◆ **YOUR INSTRUCTIONS**: Copy out each line that has "from" in it.

** begin **

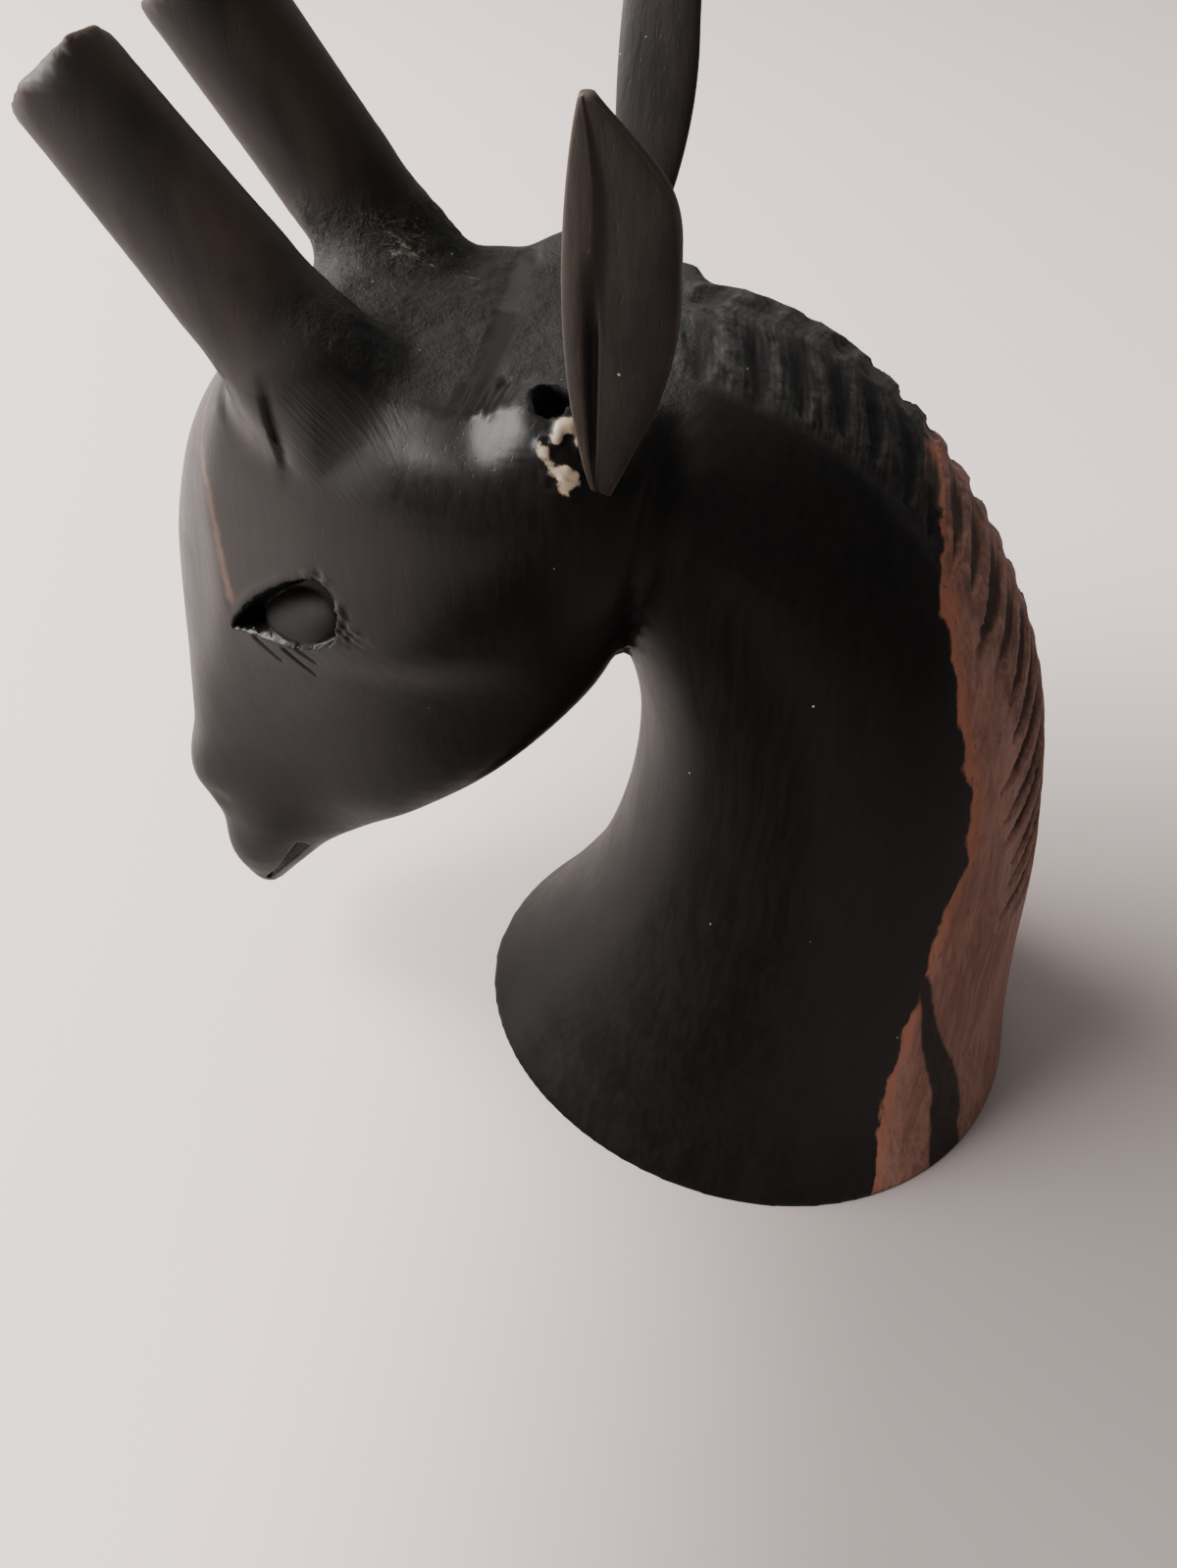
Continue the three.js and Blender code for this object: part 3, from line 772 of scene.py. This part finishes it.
def effect(name, inputs, outputs):
    """An empty shader node group with those sockets; returns its tree, its inputs and its outputs."""
    tree = bpy.data.node_groups.new(name, "ShaderNodeTree")
    for socket, kind in inputs.items():
        tree.interface.new_socket(socket, in_out="INPUT", socket_type=kind)
    for socket in outputs:
        tree.interface.new_socket(socket, in_out="OUTPUT", socket_type="NodeSocketFloat")
    return tree, tree.nodes.new("NodeGroupInput").outputs, tree.nodes.new("NodeGroupOutput").inputs


def noise(tree, place, scale, stretch=(1, 1, 1), detail=2.0, roughness=0.5):
    """Noise from 0 to 1; place and scale are in millimetres and lumps a millimetre."""
    pulled = place_node(tree, "ShaderNodeVectorMath", {0: place, 1: stretch}, operation="MULTIPLY").outputs[0]
    settings = {"Vector": pulled, "Scale": scale, "Detail": detail, "Roughness": roughness}
    return place_node(tree, "ShaderNodeTexNoise", settings).outputs["Fac"]


# Grain: fine streaks and short dark pores that run up the block.
grain, given, gives = effect(
    "upright_grain", {"Place": "NodeSocketVector", "Waver": "NodeSocketFloat"}, ("Streaks", "Pores"))
wavy = place_node(grain, "ShaderNodeVectorMath", {0: given["Place"], 1: (0.09, 0.09, 0.09)}, operation="MULTIPLY")
wave = place_node(grain, "ShaderNodeTexNoise", {"Vector": wavy.outputs[0], "Scale": 1.0, "Detail": 1.0})
wave = place_node(grain, "ShaderNodeVectorMath", {0: wave.outputs["Color"], "Scale": given["Waver"]}, operation="SCALE")
bent = place_node(grain, "ShaderNodeVectorMath", {0: given["Place"], 1: wave.outputs[0]}, operation="ADD").outputs[0]
fine = noise(grain, bent, 1.6, (1, 1, 0.05), 4, 0.65)
broad = noise(grain, bent, 0.35, (1, 1, 0.08), 2)
streaks = reckon(grain, "ADD", reckon(grain, "MULTIPLY", fine, 0.6), reckon(grain, "MULTIPLY", broad, 0.4))
grain.links.new(rise(grain, streaks, 0.36, 0.64), gives["Streaks"])
grain.links.new(rise(grain, noise(grain, bent, 3.2, (1, 1, 0.12), 1), 0.66, 0.74), gives["Pores"])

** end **

◆ **WRITTEN REPLY**:
Continue the three.js and Blender code for this object: part 3, from line 772 of scene.py. This part finishes it.
    """Noise from 0 to 1; place and scale are in millimetres and lumps a millimetre."""